*WHAT TO PRODUCE*: Restate the complete material exactly.

*INFORMATION SHOWN*:
━━━

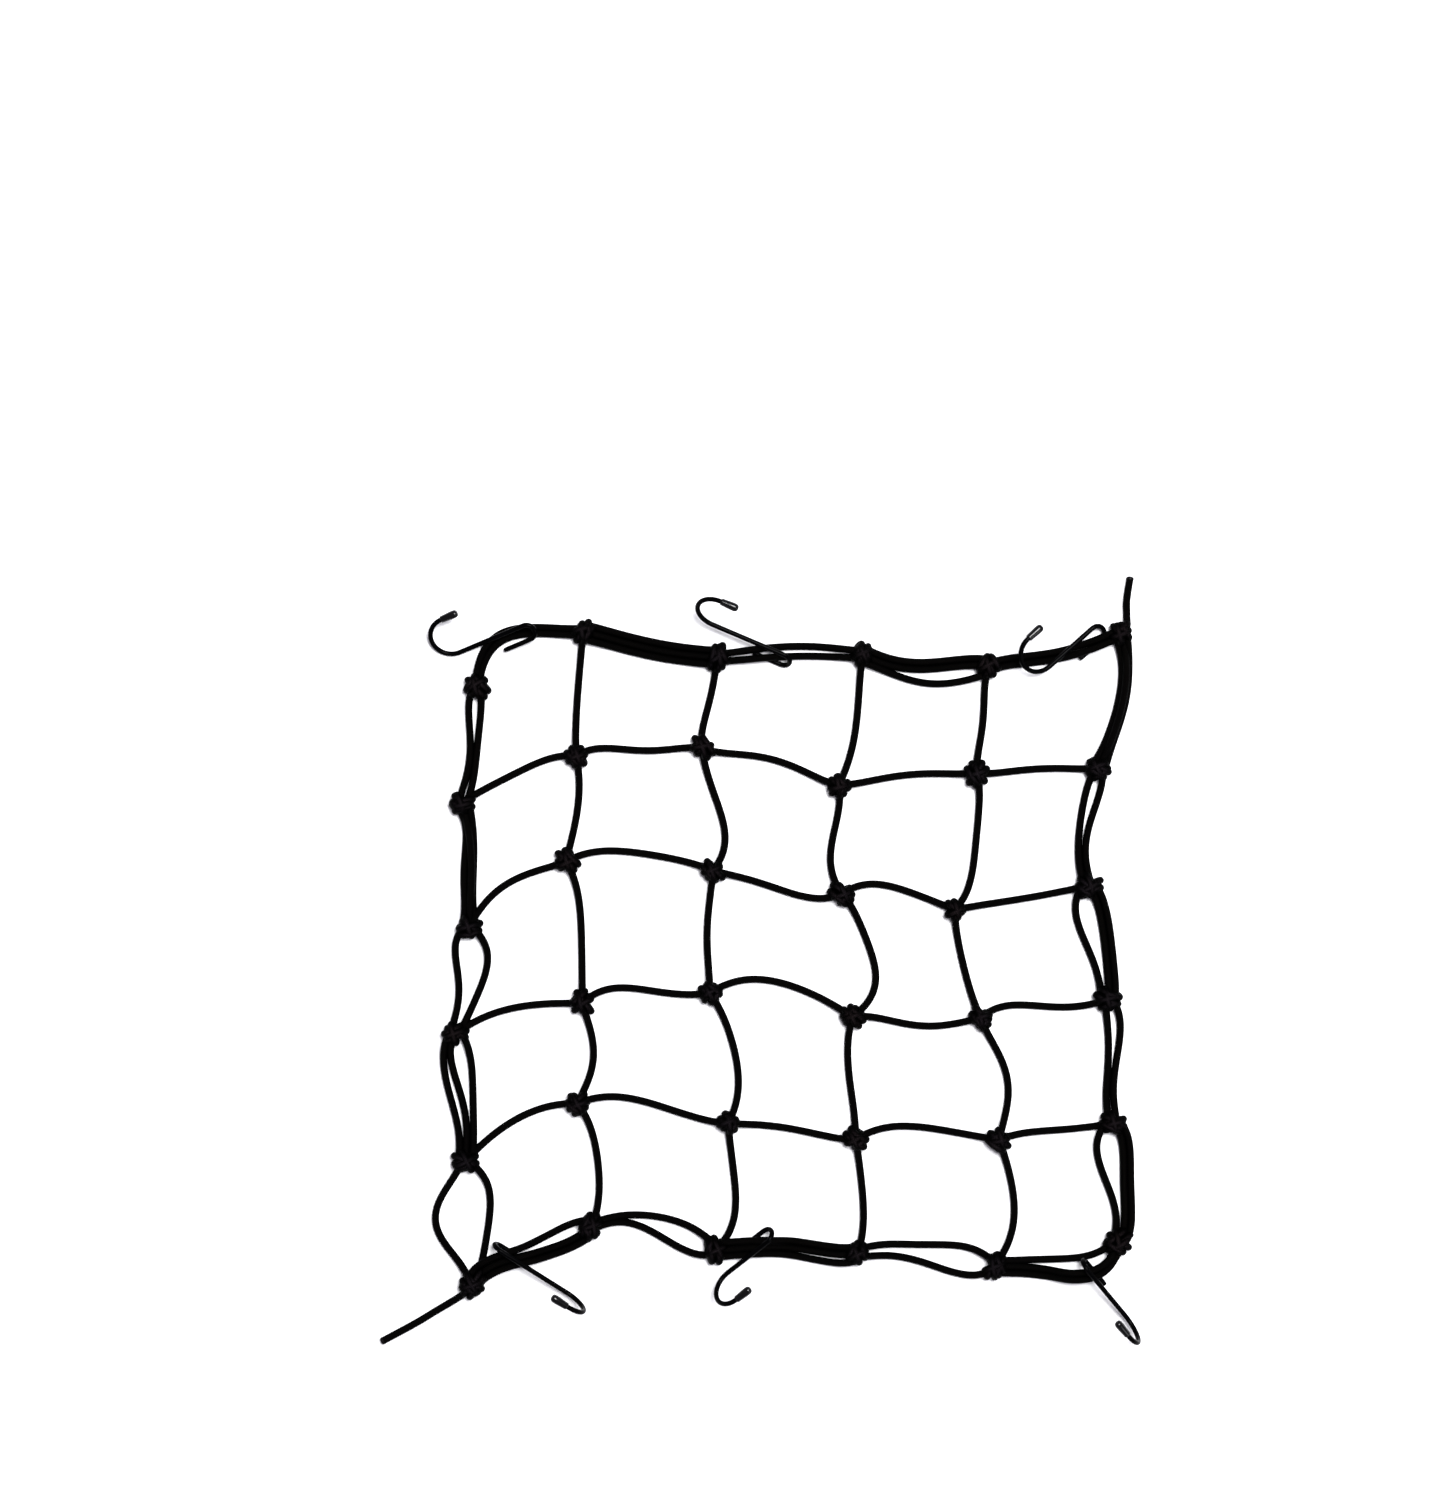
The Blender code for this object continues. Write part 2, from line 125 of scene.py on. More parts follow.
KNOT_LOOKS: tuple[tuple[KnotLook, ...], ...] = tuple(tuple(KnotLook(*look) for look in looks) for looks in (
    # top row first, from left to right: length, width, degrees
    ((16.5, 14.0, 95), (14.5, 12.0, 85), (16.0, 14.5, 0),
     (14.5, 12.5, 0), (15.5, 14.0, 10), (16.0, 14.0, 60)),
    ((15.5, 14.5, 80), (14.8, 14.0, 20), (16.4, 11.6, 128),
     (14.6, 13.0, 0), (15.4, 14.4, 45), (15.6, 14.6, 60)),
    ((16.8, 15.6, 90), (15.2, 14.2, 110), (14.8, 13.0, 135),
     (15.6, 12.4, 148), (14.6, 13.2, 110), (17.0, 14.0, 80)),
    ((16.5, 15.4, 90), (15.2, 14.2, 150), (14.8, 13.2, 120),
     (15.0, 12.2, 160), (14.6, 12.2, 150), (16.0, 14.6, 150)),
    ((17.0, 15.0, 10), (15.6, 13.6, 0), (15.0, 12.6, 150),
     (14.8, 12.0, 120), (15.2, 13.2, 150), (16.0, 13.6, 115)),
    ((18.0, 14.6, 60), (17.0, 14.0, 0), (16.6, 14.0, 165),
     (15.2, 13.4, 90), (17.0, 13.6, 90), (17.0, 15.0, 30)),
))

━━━

*THE SOLUTION*:
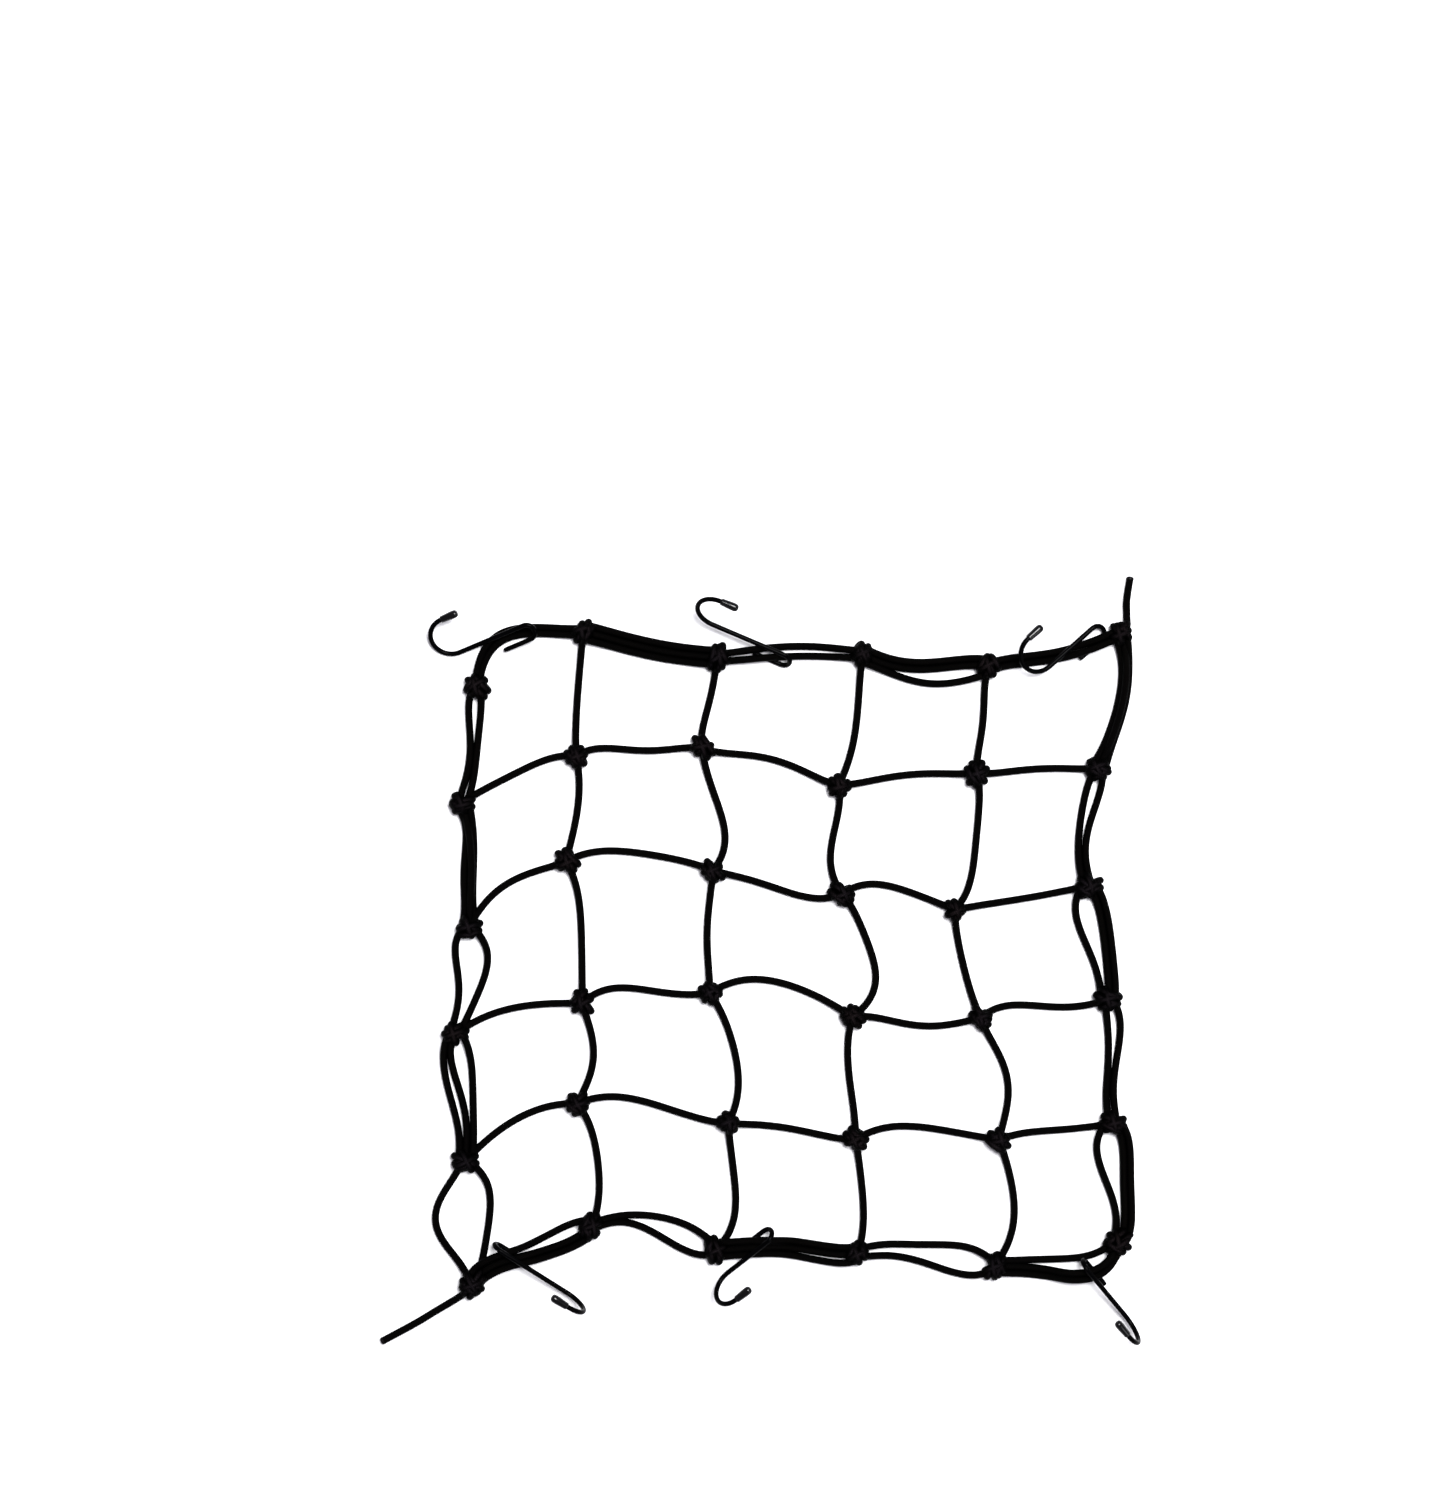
The Blender code for this object continues. Write part 2, from line 125 of scene.py on. More parts follow.
KNOT_LOOKS: tuple[tuple[KnotLook, ...], ...] = tuple(tuple(KnotLook(*look) for look in looks) for looks in (
    # top row first, from left to right: length, width, degrees
    ((16.5, 14.0, 95), (14.5, 12.0, 85), (16.0, 14.5, 0),
     (14.5, 12.5, 0), (15.5, 14.0, 10), (16.0, 14.0, 60)),
    ((15.5, 14.5, 80), (14.8, 14.0, 20), (16.4, 11.6, 128),
     (14.6, 13.0, 0), (15.4, 14.4, 45), (15.6, 14.6, 60)),
    ((16.8, 15.6, 90), (15.2, 14.2, 110), (14.8, 13.0, 135),
     (15.6, 12.4, 148), (14.6, 13.2, 110), (17.0, 14.0, 80)),
    ((16.5, 15.4, 90), (15.2, 14.2, 150), (14.8, 13.2, 120),
     (15.0, 12.2, 160), (14.6, 12.2, 150), (16.0, 14.6, 150)),
    ((17.0, 15.0, 10), (15.6, 13.6, 0), (15.0, 12.6, 150),
     (14.8, 12.0, 120), (15.2, 13.2, 150), (16.0, 13.6, 115)),
    ((18.0, 14.6, 60), (17.0, 14.0, 0), (16.6, 14.0, 165),
     (15.2, 13.4, 90), (17.0, 13.6, 90), (17.0, 15.0, 30)),
))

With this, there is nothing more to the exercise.